The Breviary is the work of at least two illuminators, their styles showing a close relationship to Ferrarese painter Cosmè Tura (1430-1495). The principal miniatures in this Breviary have been identified as the work of Fra Evangelista da Reggio (d.1494), who is also documented as having worked on the corali of Ferrara cathedral from 1477 until his death (see J.J.G. Alexander and A.C. de la Mare, The Italian Manuscripts in the Library of Major J.R. Abbey, 1969, no 50, pp.137-9, and pls. LXIb-LXIV and La Miniatura a Ferrara, ed. F. Toniolo, Ferrara, 1998). His work is often indistinguishable from that of Jacopo Filippo Medici, known as l'Argenta, and this Breviary may well be a further example of their collaboration (see Dizionario biografico dei miniatori italiani, ed. M. Bollati, Milan, 2004, pp.211-12). The British Library Breviary Add. ms 17294, also illuminated by Fra Evangelista, displays a similar use of bright colours and comparable stylistic trends: thick lips, pronounced, bony features, deep-set eyes and pointy beards.

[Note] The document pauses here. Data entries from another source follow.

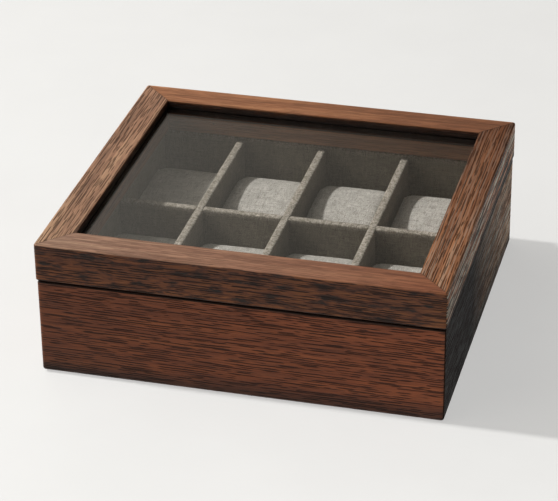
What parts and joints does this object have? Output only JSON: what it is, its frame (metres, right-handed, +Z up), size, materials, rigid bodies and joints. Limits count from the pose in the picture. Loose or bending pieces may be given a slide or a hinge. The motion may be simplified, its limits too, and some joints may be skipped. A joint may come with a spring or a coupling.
{
  "type": "watch box",
  "caption": "Low wooden watch box with a mitred, glazed lid hinged at the back and a linen-lined interior whose lattice of dividers makes cells, each with a loose watch pillow.",
  "frame": {"origin": "centre of the underside, on the surface the box stands on", "axes": "+X to the right along the front, +Y to the back where the hinges are, +Z up"},
  "size_m": [0.28, 0.2622, 0.099],
  "materials": {
    "stained_oak": "dark-stained open-pored oak with a dull satin finish",
    "plywood": "plain stained board",
    "linen": "heathered grey linen weave",
    "board": "pressed grey board",
    "foam": "soft open-cell foam wadding",
    "felt": "short-napped dark felt",
    "brass": "brushed antique brass",
    "steel": "plain bright steel",
    "bumper_rubber": "translucent soft rubber",
    "glass": "clear float glass, faintly green"
  },
  "bodies": {
    "base": {"base_front_panel": "stained_oak", "base_back_panel": "stained_oak", "base_left_panel": "stained_oak", "base_right_panel": "stained_oak", "base_bottom_panel": "plywood", "base_felt": "felt", "lining_front": "linen", "lining_back": "linen", "lining_left": "linen", "lining_right": "linen", "lining_floor": "linen", "cross_divider_board": "board", "cross_divider_cover": "linen", "left_divider_board": "board", "left_divider_cover": "linen", "middle_divider_board": "board", "middle_divider_cover": "linen", "right_divider_board": "board", "right_divider_cover": "linen", "hinge_left_base_leaf": "brass", "hinge_right_base_leaf": "brass", "hinge_left_pin": "brass", "hinge_right_pin": "brass", "hinge_base_screws": "steel", "lid_bumpers": "bumper_rubber"},
    "lid": {"lid_front_rail": "stained_oak", "lid_back_rail": "stained_oak", "lid_left_rail": "stained_oak", "lid_right_rail": "stained_oak", "lid_glass": "glass", "glass_bead_front": "stained_oak", "glass_bead_back": "stained_oak", "glass_bead_left": "stained_oak", "glass_bead_right": "stained_oak", "bead_brads": "steel", "hinge_left_lid_leaf": "brass", "hinge_right_lid_leaf": "brass", "hinge_lid_screws": "steel"},
    "pillow_back_1": {"pillow_back_1_cover": "linen", "pillow_back_1_core": "foam"},
    "pillow_back_2": {"pillow_back_2_cover": "linen", "pillow_back_2_core": "foam"},
    "pillow_back_3": {"pillow_back_3_cover": "linen", "pillow_back_3_core": "foam"},
    "pillow_back_4": {"pillow_back_4_cover": "linen", "pillow_back_4_core": "foam"},
    "pillow_front_1": {"pillow_front_1_cover": "linen", "pillow_front_1_core": "foam"},
    "pillow_front_2": {"pillow_front_2_cover": "linen", "pillow_front_2_core": "foam"},
    "pillow_front_3": {"pillow_front_3_cover": "linen", "pillow_front_3_core": "foam"},
    "pillow_front_4": {"pillow_front_4_cover": "linen", "pillow_front_4_core": "foam"}
  },
  "joints": [
    {"name": "lid_hinge", "type": "hinge", "parent": "base", "child": "lid", "pos_m": [0, 0.1312, 0.071], "axis": [-1, 0, 0], "range_deg": [0, 95]},
    {"name": "pillow_back_1_lift", "type": "slide", "parent": "base", "child": "pillow_back_1", "axis": [0, 0, 1], "range_m": [0, 0.017]},
    {"name": "pillow_back_2_lift", "type": "slide", "parent": "base", "child": "pillow_back_2", "axis": [0, 0, 1], "range_m": [0, 0.033]},
    {"name": "pillow_back_3_lift", "type": "slide", "parent": "base", "child": "pillow_back_3", "axis": [0, 0, 1], "range_m": [0, 0.033]},
    {"name": "pillow_back_4_lift", "type": "slide", "parent": "base", "child": "pillow_back_4", "axis": [0, 0, 1], "range_m": [0, 0.017]},
    {"name": "pillow_front_1_lift", "type": "slide", "parent": "base", "child": "pillow_front_1", "axis": [0, 0, 1], "range_m": [0, 0.017]},
    {"name": "pillow_front_2_lift", "type": "slide", "parent": "base", "child": "pillow_front_2", "axis": [0, 0, 1], "range_m": [0, 0.033]},
    {"name": "pillow_front_3_lift", "type": "slide", "parent": "base", "child": "pillow_front_3", "axis": [0, 0, 1], "range_m": [0, 0.033]},
    {"name": "pillow_front_4_lift", "type": "slide", "parent": "base", "child": "pillow_front_4", "axis": [0, 0, 1], "range_m": [0, 0.017]}
  ]
}
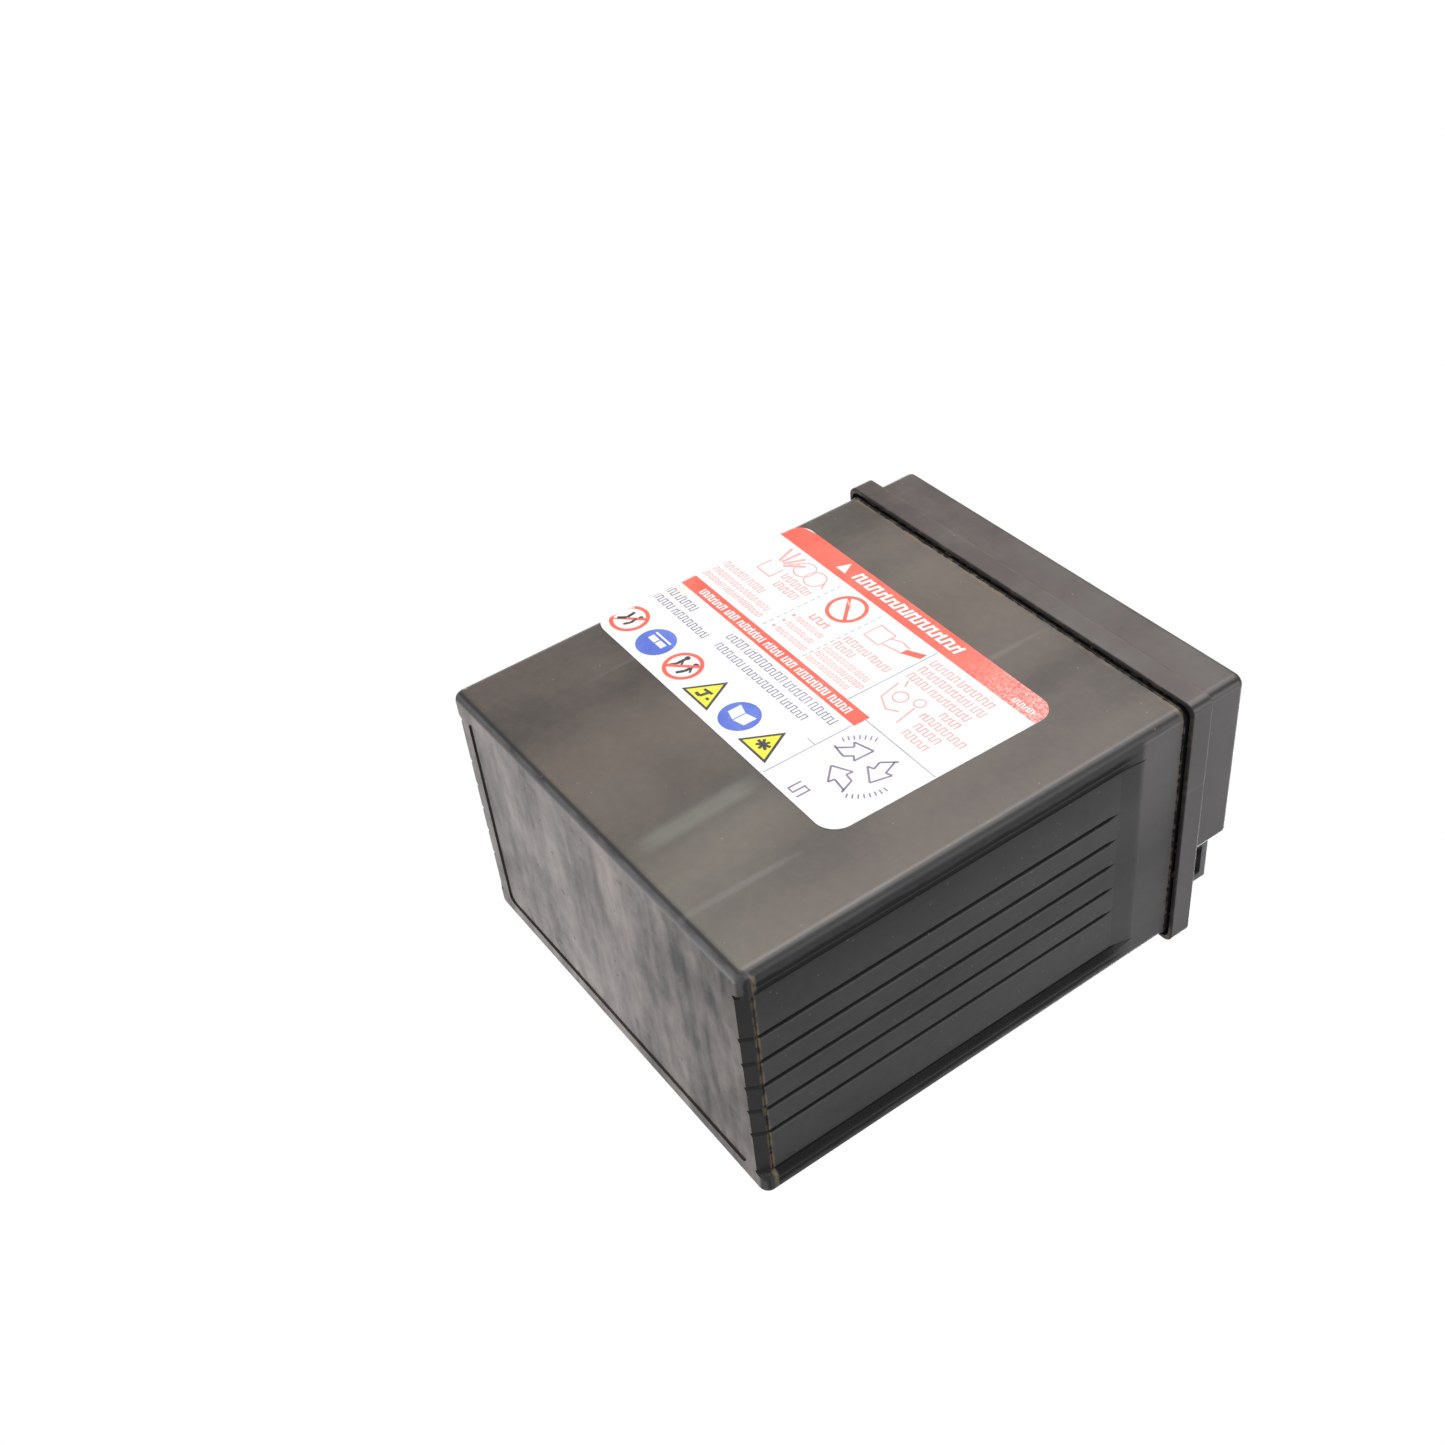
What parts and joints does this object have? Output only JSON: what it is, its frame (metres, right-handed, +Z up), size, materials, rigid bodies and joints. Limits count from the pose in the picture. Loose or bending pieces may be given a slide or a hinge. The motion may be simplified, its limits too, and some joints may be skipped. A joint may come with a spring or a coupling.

The subjects of the other large historiated initials are as follows: the Nativity f.29, St Stephen f.32v, St John the Evangelist f.34v, the Holy Family f.43v, the Adoration of the Magi f.47, the Resurrection f. 118, the Ascension f.132v, Pentecost f.139v, the Trinity f.144, the Eucharist f.147v, Christ blessing f.235v, St Barbara f.247v, St Thomas Apostle f.252, the Annunciation f.272, St John the Baptist f.303v, SS. Peter and Paul f.308, the Assumption of the Virgin f.338v, St Augustine f.345 and All Saints f.372.